Police had argued in a court that they needed a phone intercept because Ms Debs could take part in conversations to impede Roberts’ conviction.
The police interest in Ms Debs related to an alibi statement she had made to a secret police taskforce in 2013.
In the statement, Ms Debs claimed Roberts was in bed with her at the time of the Silk-Miller murders, a claim she did not make in a statement she made in 1998.
She also declared in the latter statement that her father left the house in her car alone on the night the officers’ were killed.
The controversial signed statement was made more than a decade after both Roberts and Bandali Debs were convicted of the murders in 2002.

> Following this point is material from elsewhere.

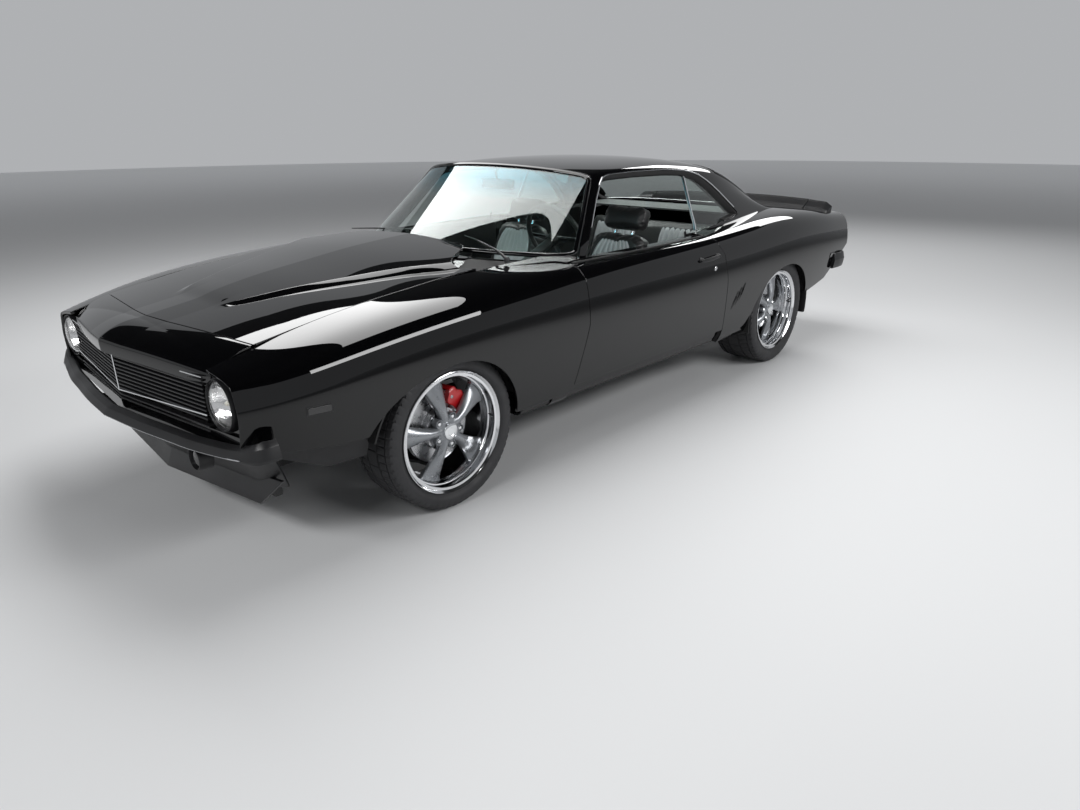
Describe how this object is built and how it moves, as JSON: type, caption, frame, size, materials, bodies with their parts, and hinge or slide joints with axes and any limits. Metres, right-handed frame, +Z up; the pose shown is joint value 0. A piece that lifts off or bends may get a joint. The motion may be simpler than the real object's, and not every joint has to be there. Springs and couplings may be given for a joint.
{
  "type": "muscle car",
  "caption": "Lowered late-1960s two-door hardtop muscle car in gloss black, with opening doors, hood and trunk lid, steering front wheels and rolling wheels.",
  "frame": {"origin": "on the floor under the middle of the car's bounding box", "axes": "+X to the car's left, +Y to its rear, +Z up"},
  "size_m": [1.8742, 4.724, 1.299],
  "materials": {
    "body_paint": "gloss black paint",
    "bumper_black": "gloss black paint on steel",
    "chassis_black": "satin black underbody paint",
    "grille_plastic": "satin black",
    "cast_block": "cast iron",
    "steel_pipe": "aluminised steel",
    "tank_steel": "plated steel",
    "brake_steel": "turned steel",
    "caliper_red": "red enamel",
    "wheel_grey": "grey painted spokes with a polished lip",
    "tyre_rubber": "black rubber",
    "clear_glass": "clear",
    "red_lens": "red lens",
    "amber_lens": "amber lens",
    "dash_plastic": "grained black",
    "seat_leather": "black leather with light grey inserts"
  },
  "bodies": {
    "root": {"front_fenders": "body_paint", "quarter_left": "body_paint", "quarter_right": "body_paint", "roof": "body_paint", "header_panel": "body_paint", "cowl_panel": "body_paint", "rear_deck": "body_paint", "tail_panel": "body_paint", "front_valance": "body_paint", "spoiler_ends": "body_paint", "front_bumper": "bumper_black", "rear_bumper": "bumper_black", "floor_pan": "chassis_black", "front_subframe": "chassis_black", "sills_and_hinge_pillars": "chassis_black", "wheel_liners": "chassis_black", "grille": "grille_plastic", "chin_spoiler": "grille_plastic", "engine_and_gearbox": "cast_block", "rear_axle": "cast_block", "exhaust": "steel_pipe", "fuel_tank": "tank_steel", "windshield": "clear_glass", "rear_window": "clear_glass", "quarter_windows": "clear_glass", "headlamps": "clear_glass", "tail_lamps": "red_lens", "marker_lamps": "amber_lens", "dashboard": "dash_plastic", "steering_wheel": "dash_plastic", "cabin_mirror": "dash_plastic", "wipers": "dash_plastic", "front_seats": "seat_leather", "rear_seat": "seat_leather"},
    "hood": {"hood": "body_paint"},
    "trunk_lid": {"trunk_lid": "body_paint", "rear_spoiler": "body_paint"},
    "door_left": {"door_left": "body_paint"},
    "door_right": {"door_right": "body_paint"},
    "knuckle_left": {"knuckle_left": "cast_block", "front_caliper_left": "caliper_red"},
    "knuckle_right": {"knuckle_right": "cast_block", "front_caliper_right": "caliper_red"},
    "wheel_front_left": {"tyre_front_left": "tyre_rubber", "rim_front_left": "wheel_grey", "brake_disc_front_left": "brake_steel"},
    "wheel_front_right": {"tyre_front_right": "tyre_rubber", "rim_front_right": "wheel_grey", "brake_disc_front_right": "brake_steel"},
    "wheel_rear_left": {"tyre_rear_left": "tyre_rubber", "rim_rear_left": "wheel_grey", "brake_disc_rear_left": "brake_steel"},
    "wheel_rear_right": {"tyre_rear_right": "tyre_rubber", "rim_rear_right": "wheel_grey", "brake_disc_rear_right": "brake_steel"}
  },
  "joints": [
    {"name": "hood_hinge", "type": "hinge", "parent": "root", "child": "hood", "pos_m": [0, -0.933, 0.972], "axis": [-1, 0, 0], "range_deg": [0, 45]},
    {"name": "trunk_hinge", "type": "hinge", "parent": "root", "child": "trunk_lid", "pos_m": [0, 1.629, 0.962], "axis": [1, 0, 0], "range_deg": [0, 55]},
    {"name": "door_left_hinge", "type": "hinge", "parent": "root", "child": "door_left", "pos_m": [0.925, -0.6, 0.6], "axis": [0, 0, -1], "range_deg": [0, 65]},
    {"name": "door_right_hinge", "type": "hinge", "parent": "root", "child": "door_right", "pos_m": [-0.925, -0.6, 0.6], "axis": [0, 0, 1], "range_deg": [0, 65]},
    {"name": "steer_left", "type": "hinge", "parent": "root", "child": "knuckle_left", "pos_m": [0.74, -1.407, 0.3225], "axis": [0, 0, 1], "range_deg": [-30, 30]},
    {"name": "steer_right", "type": "hinge", "parent": "root", "child": "knuckle_right", "pos_m": [-0.74, -1.407, 0.3225], "axis": [0, 0, 1], "range_deg": [-30, 30]},
    {"name": "roll_front_left", "type": "hinge", "parent": "knuckle_left", "child": "wheel_front_left", "pos_m": [0.765, -1.407, 0.3225], "axis": [1, 0, 0], "continuous": true},
    {"name": "roll_front_right", "type": "hinge", "parent": "knuckle_right", "child": "wheel_front_right", "pos_m": [-0.765, -1.407, 0.3225], "axis": [1, 0, 0], "continuous": true},
    {"name": "roll_rear_left", "type": "hinge", "parent": "root", "child": "wheel_rear_left", "pos_m": [0.749, 1.336, 0.3385], "axis": [1, 0, 0], "continuous": true},
    {"name": "roll_rear_right", "type": "hinge", "parent": "root", "child": "wheel_rear_right", "pos_m": [-0.749, 1.336, 0.3385], "axis": [1, 0, 0], "continuous": true}
  ],
  "couplings": [
    {"joint": "steer_right", "follows": "steer_left", "ratio": 1}
  ]
}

But this new evidence was considered pivotal in Roberts’ legal battle to get the case back into court.
Although Ms Debs agreed to give alibi evidence for Roberts, she suddenly withdrew as a witness during the 2022 retrial.
It was intimated at the time Ms Debs withdrew due to the pressure applied on her by police.
It did not impact Roberts’ case, with a jury acquitting him of the police murders.
Bandali Debs, who was a prosecution witness at the retrial, remains in Goulburn Prison convicted of four murders.
Following the retrial, police persisted in prosecuting Ms Debs, her partner, John La Rocca, sister, Joanne Mizzo and a doctor, Irene Lepustin.
All four are now plaintiffs, claiming damages, interest and costs against the force.
In her writ, Ms Debs claims she suffered injury as a result of police interactions with her and that she was falsely imprisoned and maliciously prosecuted.
The writ also alleges Victoria Police engaged in intimidation tactics and misfeasance in public office by misusing their powers.
Roberts launched his multimillion-dollar civil action against Victoria Police a year ago over his wrongful conviction.
If it fails to settle, a trial is set to go ahead next year.